Imagine two Australopiths — that’s the hominin species the famous Lucy belonged to — one with a sturdy-boned, chiseled face, and the other with a more delicate one. If their species has a fondness for throwing fists at faces when they are angry, the sturdy-skulled fellow would be much more likely to survive an altercation than a weak-boned one, and therefore he’d be able to pass on his genes for face sturdiness while his unfortunate soft-faced friend would not. The most fortunate individuals would be those with both heavily buttressed faces and strong, well-formed fists. This process, Carrier suggests, is more or less what led to the modern human face and perhaps to our predilection for stronger-looking ones, as well.
The human face is one of the most sexually dimorphic parts of the bodies, which means that it differs greatly between males and females. Carrier believes that males were doing most of the punch throwing and receiving, and it’s possible that males who were able to withstand a punch — that is, those with armored faces — came to be seen as more sexually preferable to females, who sought mates that had a better chance at survival.

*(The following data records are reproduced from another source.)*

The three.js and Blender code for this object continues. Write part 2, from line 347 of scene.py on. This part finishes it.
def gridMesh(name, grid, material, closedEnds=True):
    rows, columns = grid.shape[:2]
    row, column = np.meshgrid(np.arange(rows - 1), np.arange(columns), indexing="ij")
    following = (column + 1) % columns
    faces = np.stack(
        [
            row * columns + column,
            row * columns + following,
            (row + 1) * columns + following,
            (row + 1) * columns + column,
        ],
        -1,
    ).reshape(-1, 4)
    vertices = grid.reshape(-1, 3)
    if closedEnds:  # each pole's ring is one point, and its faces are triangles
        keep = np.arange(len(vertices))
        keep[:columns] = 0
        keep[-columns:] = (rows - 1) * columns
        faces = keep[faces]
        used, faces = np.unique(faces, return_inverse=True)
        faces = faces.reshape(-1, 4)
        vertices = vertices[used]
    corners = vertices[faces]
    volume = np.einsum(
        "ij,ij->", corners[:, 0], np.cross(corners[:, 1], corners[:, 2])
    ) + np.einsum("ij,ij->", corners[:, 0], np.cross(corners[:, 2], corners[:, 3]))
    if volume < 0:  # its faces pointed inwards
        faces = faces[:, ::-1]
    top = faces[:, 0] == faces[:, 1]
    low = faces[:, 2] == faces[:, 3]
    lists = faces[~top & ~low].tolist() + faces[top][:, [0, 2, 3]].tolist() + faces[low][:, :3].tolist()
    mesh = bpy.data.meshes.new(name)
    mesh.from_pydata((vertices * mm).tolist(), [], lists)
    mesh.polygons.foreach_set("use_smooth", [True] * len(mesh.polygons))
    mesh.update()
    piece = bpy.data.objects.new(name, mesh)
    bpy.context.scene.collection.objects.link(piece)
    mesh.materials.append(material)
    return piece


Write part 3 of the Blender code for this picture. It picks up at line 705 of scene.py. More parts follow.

“That sexual dimorphism is true in modern humans, but it’s also true — as far as anthropology can tell — in these very early hominins,” Carrier says. Consistent with this idea, scientists have found that both males and females can look at a man’s face and estimate, reasonably well, how strong he is. “From the point of view of a ‘punchable face,’ it’s really the masculine face that is most protected,” he says.
Carrier is well aware of the troubling implications that this theory has for females. Since males were primarily doing the fighting, males were the only ones that developed buttressed faces. The faces of females, as a result, are the most vulnerable to being hit according to Carrier’s theory. The most concerning takeaway is that punchable faces are feminine faces, as their bones are the least likely to withstand that much force.
An even more distressing implication of Carrier’s work is the idea that the ability to throw a good, sturdy punch was integral to hominin survival, as was the ability to withstand one. After all, the fist-forming trait wouldn’t have stuck around in the gene pool if it weren’t particularly useful, just as the genes that led to strong facial bones would likely not have persisted if they didn’t help individuals live. This suggests that our evolutionary story maximized aggression — and that modern-day human violence is the unfortunate epilogue.
Carrier has received plenty of pushback on his theory from scientists who worry that it could be used in the wrong way. While they could not contest his measurements of the fossils’ fingers or the thickness of their cheekbones, they took serious issue with his interpretation of the results. It’s hard to blame them: The last thing 2016 needs is a reason to justify our apparent penchant for violence.
Carrier argues that denying our animal history is counterproductive. When we call faces “punchable,” it’s human culture, not biology, that’s at work. As such, that behavior is within our power — and arguably within our realm of responsibility — to curb and control. “If we have an objective or a goal to reduce aggression or to reduce violence, it’s not going to help us to be denying reality,” he says. “If one aspect of who we are as animals leads us to respond with fear and anger and aggression with those emotions — and if those emotions are there and we sometimes deal with them by lashing out violently — we need to know.”